§ Goal of the exercise
Begin at the first line and end at the line containing "5.5 * MM, 1.4 * MM, material)". Extract exactly those lines.

§ Given information
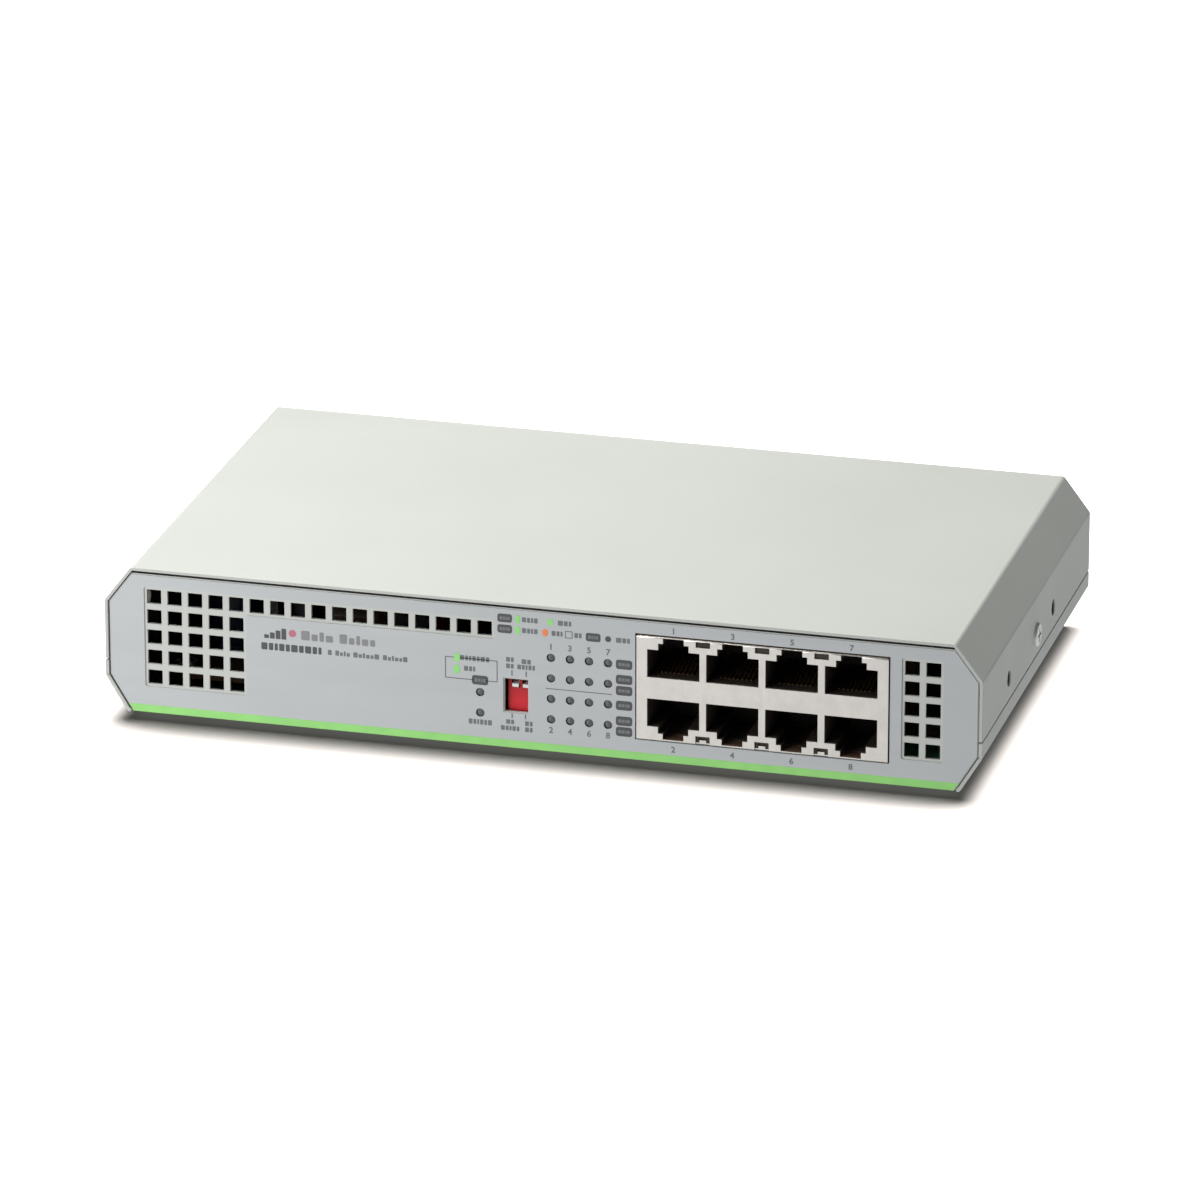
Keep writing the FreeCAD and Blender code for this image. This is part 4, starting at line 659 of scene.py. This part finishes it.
def print_numbers(material):
    """Numbers of the ports, over and under the lamps and round the sockets."""
    for column in range(4):
        odd = str(2 * column + 1)
        even = str(2 * column + 2)
        x = LAMP_X[column]
        numeral(f"lamp_number_{odd}", odd, x, LAMP_Z[0] + 2.75 * MM, 1.45 * MM, material)
        numeral(f"lamp_number_{even}", even, x, LAMP_Z[3] - 2.6 * MM, 1.45 * MM, material)
        x = JACK_X + (column - 1.5) * SOCKET_PITCH
        numeral(f"port_number_{odd}", odd, x, JACK_HIGH.z + 1.65 * MM, 1.4 * MM, material)
        numeral(f"port_number_{even}", even, x, 5.5 * MM, 1.4 * MM, material)


def print_plain_name(dark, grey):
    """A plain symbol of rising bars with a dot, and blocks in place of words."""
    base = 23.5 * MM
    bars = [(-65.6 * MM + 1.4 * MM * step, (0.9 + 0.6 * step) * MM) for step in range(4)]
    symbol = [rounded_box(x, base + tall / 2, 1.15 * MM, tall, 0.15 * MM) for x, tall in bars]
    printed("plain_symbol", symbol, dark)
    dot = disc(-59.3 * MM, 25.2 * MM, 0.9 * MM)
    printed("plain_symbol_end", [dot], ink("ink_rose", INK_ROSE))
    title = []
    for x, width in ((-53.35, 7.7), (-43.6, 8.6)):
        title += greeked(x * MM, 25.0 * MM, width * MM, 2.3 * MM, 0.7)
    printed("plain_title", title, ink("ink_soft", INK_SOFT))
    printed("plain_name", greeked(-59.6 * MM, 21.5 * MM, 14.6 * MM, 1.75 * MM), dark)
    words = []
    for x, width in ((-50.3, 0.9), (-47.2, 3.5), (-41.5, 6.2), (-34.5, 5.9)):
        words += greeked(x * MM, 21.4 * MM, width * MM, 1.25 * MM, 0.72)
    printed("plain_words", words, grey)


def print_front():
    """Every mark on the front film."""
    dark = ink("ink_dark", INK_DARK)
    grey = ink("ink_grey", INK_GREY)
    stripe = stripe_outline(FILM_LOW.z, FILM_LOW.z + STRIPE_HEIGHT)
    printed("stripe_green", [stripe], ink("ink_stripe", STRIPE_GREEN))
    pills = pill_places()
    boxes = [rounded_box(x, z, width, 0.59 * width, 0.16 * width) for x, z, width in pills]
    printed("pills", boxes, dark)
    words = []
    for x, z, width in pills:
        words += greeked(x, z, 0.68 * width, 0.75 * MM)
    printed("pill_words", words, ink("ink_pale", INK_PALE), PROUD, 0.015 * MM)
    legends = header_legend() + status_legend() + [lamp_divider()] + switch_legend()
    printed("legend_words", legends, grey)
    printed("round_mark", [disc(16.57 * MM, HEADER_LOW_Z - 0.15 * MM, 0.72 * MM)], dark)
    print_colour_marks()
    print_numbers(grey)
    print_plain_name(dark, grey)


# ---------------------------------------------------------------- stage

def make_floor():
    """A plain, faintly mottled floor that its own lights make pale; it gives no light back."""
    look = Look("floor_paper")
    mottle = look.spread(look.noise(60 * MM), 0.0, 1.0)
    base = look.mix(mottle, (0.188, 0.179, 0.17), (0.193, 0.184, 0.175))
    rough = look.spread(look.noise(20 * MM), 0.7, 0.85)
    material = look.finish(base, rough, look.bump(look.noise(0.8 * MM), 0.02 * MM, 0.2))
    mesh = bmesh.new()
    half = 3.0
    corners = [(-half, -half), (half, -half), (half, half), (-half, half)]
    mesh.faces.new([mesh.verts.new((x, y, 0.0)) for x, y in corners])
    data = bpy.data.meshes.new("floor")
    mesh.to_mesh(data)
    mesh.free()
    data.materials.append(material)
    floor = bpy.data.objects.new("floor", data)
    bpy.context.scene.collection.objects.link(floor)
    floor.visible_diffuse = False
    floor.visible_glossy = False
    floor.visible_shadow = False
    return floor


def area_light(name, direction, distance, size, power, colour):
    """A square soft light that points at the object."""
    data = bpy.data.lights.new(name, "AREA")
    data.shape = "SQUARE"
    data.size = size
    data.energy = power
    data.color = colour
    light = bpy.data.objects.new(name, data)
    way = Vector(direction).normalized()
    light.location = way * distance
    light.rotation_mode = "QUATERNION"
    light.rotation_quaternion = way.to_track_quat("Z", "Y")
    bpy.context.scene.collection.objects.link(light)
    return light


def share_floor(light, floor, state):
    """Let a light reach only the floor, or all but the floor."""
    receivers = bpy.data.collections.new(light.name + "_receivers")
    receivers.objects.link(floor)
    receivers.collection_objects[0].light_linking.link_state = state
    light.light_linking.receiver_collection = receivers


def make_light(floor):
    """A near key at the upper left, weak lights on the front and right, two lights for the floor."""
    for name, direction, distance, size, power, colour in (
        ("key", (-0.36, 0.06, 0.9), 0.8, 0.45, 8.15, (1.0, 1.0, 0.985)),
        ("fill", (-0.62, -0.75, 0.22), 0.6, 0.4, 3.0, (1.0, 1.0, 1.0)),
        ("side_light", (0.8, 0.1, 0.6), 1.0, 0.7, 0.6, (1.0, 1.0, 1.0)),
    ):
        share_floor(area_light(name, direction, distance, size, power, colour), floor, "EXCLUDE")
    for side, across in (("left", -0.27), ("right", 0.27)):
        direction = (across, 0.182, 0.945)
        light = area_light("floor_light_" + side, direction, 1.5, 0.64, 143.0, (1.0, 0.985, 0.98))
        share_floor(light, floor, "INCLUDE")


def make_surround():
    """A plain room: bright below the horizon, as a pale floor would be, and dim above it."""
    world = bpy.data.worlds.new("surround")
    world.use_nodes = True
    nodes = world.node_tree.nodes
    links = world.node_tree.links
    place = nodes.new("ShaderNodeTexCoord")
    parts = nodes.new("ShaderNodeSeparateXYZ")
    height = nodes.new("ShaderNodeMapRange")
    for key, value in (("From Min", 0.02), ("From Max", 0.08), ("To Min", 0.8), ("To Max", 0.07)):
        height.inputs[key].default_value = value
    background = nodes["Background"]
    background.inputs["Color"].default_value = (0.97, 0.98, 1.0, 1.0)
    links.new(place.outputs["Generated"], parts.inputs[0])
    links.new(parts.outputs[2], height.inputs["Value"])
    links.new(height.outputs[0], background.inputs["Strength"])
    bpy.context.scene.world = world
    bpy.context.scene.view_settings.view_transform = "Standard"


def make_camera():
    """A long lens at the height and bearing that show the front, the top and the right side."""
    bearing = math.radians(14.93)
    height = math.radians(20.47)
    level = math.cos(height)
    back = Vector((math.sin(bearing) * level, -math.cos(bearing) * level, math.sin(height)))
    target = Vector((14.74 * MM, cad_box[0].y, 40.78 * MM))
    reach = 1.9805
    data = bpy.data.cameras.new("camera")
    data.sensor_width = 36.0
    data.lens = 258.8
    data.clip_start = 0.05
    data.clip_end = 20.0
    camera = bpy.data.objects.new("camera", data)
    camera.location = target + back * reach
    camera.rotation_mode = "QUATERNION"
    camera.rotation_quaternion = (-back).to_track_quat("-Z", "Y")
    bpy.context.scene.collection.objects.link(camera)
    bpy.context.scene.camera = camera


dress_packed_pieces()
for node_name in ("top_cover", "base_chassis"):
    soften_edges(node_name, 0.12 * MM)
soften_edges("jack_shield", 0.05 * MM)
print_front()
make_light(make_floor())
make_surround()
make_camera()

§ Reply
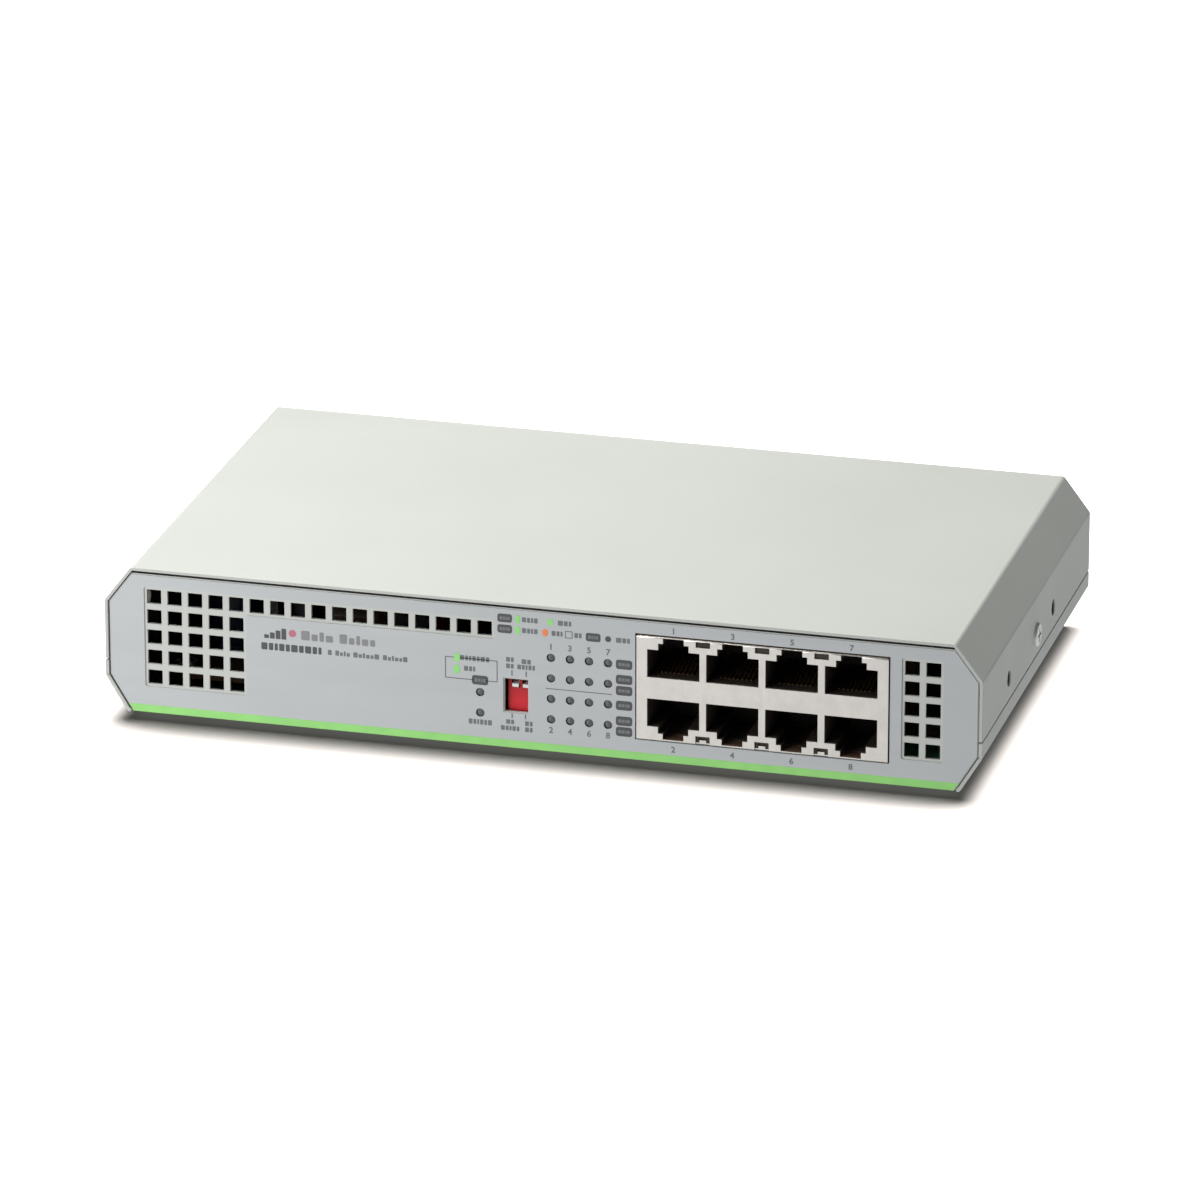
Keep writing the FreeCAD and Blender code for this image. This is part 4, starting at line 659 of scene.py. This part finishes it.
def print_numbers(material):
    """Numbers of the ports, over and under the lamps and round the sockets."""
    for column in range(4):
        odd = str(2 * column + 1)
        even = str(2 * column + 2)
        x = LAMP_X[column]
        numeral(f"lamp_number_{odd}", odd, x, LAMP_Z[0] + 2.75 * MM, 1.45 * MM, material)
        numeral(f"lamp_number_{even}", even, x, LAMP_Z[3] - 2.6 * MM, 1.45 * MM, material)
        x = JACK_X + (column - 1.5) * SOCKET_PITCH
        numeral(f"port_number_{odd}", odd, x, JACK_HIGH.z + 1.65 * MM, 1.4 * MM, material)
        numeral(f"port_number_{even}", even, x, 5.5 * MM, 1.4 * MM, material)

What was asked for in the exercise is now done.